その後、後続のメンバーと合流して、お鉢をまわって剣ヶ峰を目指すことに。お鉢は高低差のほとんどない平坦な道だが、空気が薄いせいか、みんな苦しそう。剣ヶ峰の直下、馬ノ背の急斜面を息も絶え絶えに登りきると、そこが日本一高い3,776mの山頂だった。

正面の一番高いところが剣ヶ峰。火口にはまだ雪がたくさん残っていた

標高3,776mの剣ヶ峰で高度計をチェックすると「3,705m」と表示が!? 誤差の理由は、本文中の牛山さんの解説の通り。高度が分かるポイントがあったら、こまめに高度合わせすることをお忘れなく!

そこはまさに360度の大パノラマの世界。静岡側に目を向ければ太平洋が広がり、伊豆半島が海に向かってググッと延びている。南アルプスや八ヶ岳などの山並みも見渡せる。風景がどこまでもどこまでも広がり、「地球って丸いんだな」としみじみ実感。

山頂に着いたところで、ふたたび高度計をチェック。すると表示は「3,705m」……あれ、70mほど足りないぞ!?
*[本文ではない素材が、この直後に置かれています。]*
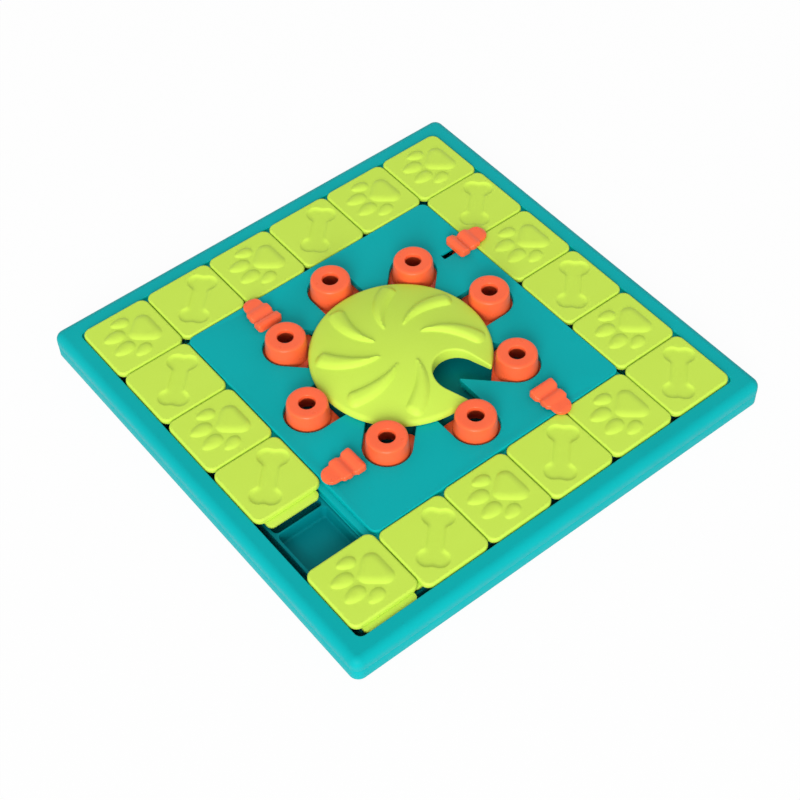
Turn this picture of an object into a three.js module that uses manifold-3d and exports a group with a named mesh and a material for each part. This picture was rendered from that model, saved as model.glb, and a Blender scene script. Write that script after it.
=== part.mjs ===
// A puzzle board for a dog: a square case with sliding tiles round a raised deck.
// A wheel on the deck holds eight pegs in their slots, and four lockers hold the tiles.
// Lengths are millimetres. X and Y run along the sides, Z is up, the feet stand on Z = 0.

import * as THREE from 'three';
import { mergeVertices } from 'three/addons/utils/BufferGeometryUtils.js';
import Module from 'manifold-3d';

const wasm = await Module();
wasm.setup();

// Fits that every piece shares
const CLEARANCE = 0.3; // gap kept between pieces that rest on each other
const OVERRUN = 2; // how far a cut runs past the face that it opens

// Case: the board's outline, its border and its two halves
const PITCH = 64; // spacing of the tile places
const PLACE_COUNT = 6; // tile places along one side
const RIM_WIDTH = 17.6;
const CASE_CORNER = 17;
const RIM_ROUND = 5;
const OPENING_CORNER = 7;
const CASE_HEIGHT = 24.1;
const CASE_WALL = 3;
const PARTING_HEIGHT = 11.6; // height of the lower half
const PARTING_STEP = 0.5; // how far the lower half stands in from the upper one
const SHEET = 2.3; // thickness of the border and of the deck
const FLOOR = 2;
const GUIDE_RIB = 2; // thickness of the rib that the wells lie against

// Feet: rubber buttons pushed through the floor
const FOOT_PROUD = 1.4;
const FOOT_RADIUS = 9;
const FOOT_STEM_RADIUS = 4;
const FOOT_BARB = 1.1; // how far the barb stands out from the stem
const FOOT_BARB_HEIGHT = 1.8;
const FOOT_INSET = 14.6; // from the case's side to the foot's middle
const FOOT_ALONG = 33; // from the case's other side to the foot's middle

// Screws that hold the border and the deck to the floor
const SCREW_RADIUS = 1.4;
const SCREW_LENGTH = 13;
const SCREW_HEAD_RADIUS = 3.2;
const SCREW_HEAD_HEIGHT = 2;
const SCREW_HEAD_RECESS = 0.8; // depth of the head inside its cup
const BOSS_WALL = 2.6;
const CUP_WALL = 1.6;
const RIM_SCREW_INSET = 11.5; // from the case's sides
const DECK_SCREW_INSET = 16; // from the deck's sides

// Tiles: a slab, a plate with two tongues under it and a skirt that rides on the wells
const TILE_GAP = 0.6;
const TILE_CORNER = 7.5;
const TILE_PROUD = 2.3;
const TILE_EDGE = 1.5;
const PLATE_HALF = 24.5;
const TONGUE_REACH = 6.5;
const TONGUE_THICKNESS = 2.8;
const TONGUE_CORNER = 5;
const TILE_SKIRT_WALL = 1.5;
const TILE_SKIRT_HEIGHT = 2.1;
const SHIFTED_TILE = 6; // how far the last tile has been pushed back

// Relief on the tiles
const PAW_HEIGHT = 1.3;
const PAW_SLOPE = 1.7;
const PAW_SINK = 0.9; // how deep the pads are rooted in the slab
const PAW_LOBE_RADIUS = 7;
const PAW_LOBE_X = 8.9;
const PAW_LOBE_Y = 15.9;
const PAW_TIP_RADIUS = 5.6;
const PAW_TIP_Y = 4;
const TOE_WIDTH = 12.8;
const TOE_LENGTH = 19;
const TOE_X = 7.9;
const TOE_Y = -12.6;
const OUTER_TOE_WIDTH = 11;
const OUTER_TOE_LENGTH = 16.4;
const OUTER_TOE_X = 18.6;
const OUTER_TOE_Y = -1;
const TOE_TAPER_SHARE = 0.2; // how much narrower a toe is at its front
const BONE_LENGTH = 55.4;
const BONE_KNOB_RADIUS = 8.5;
const BONE_KNOB_SPREAD = 5; // from the bone's middle line to a knob's middle
const BONE_SHAFT_HALF = 7.3;
const BONE_DEPTH = 1.3;
const BONE_SLOPE = 1.6;
const BONE_SHIFT_Y = 2.5;

// Wells: four equal strips of five cups, laid round the deck like a pinwheel.
// Each strip is a long tray and a short one, which meet at a joint
const WELL_HALF = 23; // half the inner width
const WELL_WALL = 2.5;
const WELL_SHEET = 1.6; // floor and dividers
const DIVIDER_SHIFT = 11; // from the edge of a tile place to the divider
const CUPS_PER_STRIP = 5;
const LONG_CUP_COUNT = 3; // cups in the long tray
const JOINT_WALL = 1.3; // wall of each tray at the joint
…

牛山「七合目の山小屋で高度合わせをしてから、約5時間の出発待ちの間に気圧配置が変わってしまったために誤差が出てしまったのでしょう」

言われてみれば、出発直前や登っている途中は一度も高度合わせをしなかったような……。仕方がないから、手動で「3,775m」に高度を合わせ、記念撮影をする。「PROTREKの高度計には自動記録機能がついていて、一番標高の高い場所に立ったときの時間と高度が自動的に記録されるんですよ」と牛山さんが教えてくれた。「日本にいる限りは、これより高い場所まで登っていけないわけですから、ちょっとした記念になりますね」と日高さんも満足げだ。

富士宮口頂上の富士山頂郵便局ではがきを投函する日高さん。「誰に出したんですか? カノジョですか?」と聞くと、「秘密です」とニヤリ

今回、PROTREK「PRX-2000T」とともに登ったことで、高度や方位、日の出・日の入時間にもより意識的になれたように思う。富士登山の場合、黙々と頂上を目指してしまいがちだが、いろいろな情報を知ることで山の楽しみ方は広がる。

「日本人なら一生に一度は富士山へ」。よく言われる言葉だが、僕自身もそう思う。富士山には、富士山でしか出会えない景色と感動がある。そして下山したあと、高速道路や新幹線から、またオフィスの窓から、遠くに富士山が見えたとき、「あぁ、あの頂上に立っていたんだ」と何年たっても感動のフラッシュバックができるステキな山なのだ。そして、もし富士山に登るなら、ぜひPROTREKをご一緒に。「MAX3,775m」のメモリーは最高の記念になること間違いなし!

中には「体力が不安で…」という人がいるかもしれない。でも、ご安心を。だって、日ごろまったく運動とは無縁の色白ライター日高さんでも登頂できたのだから、万全の準備を整えればあなたもきっと登頂できるはず。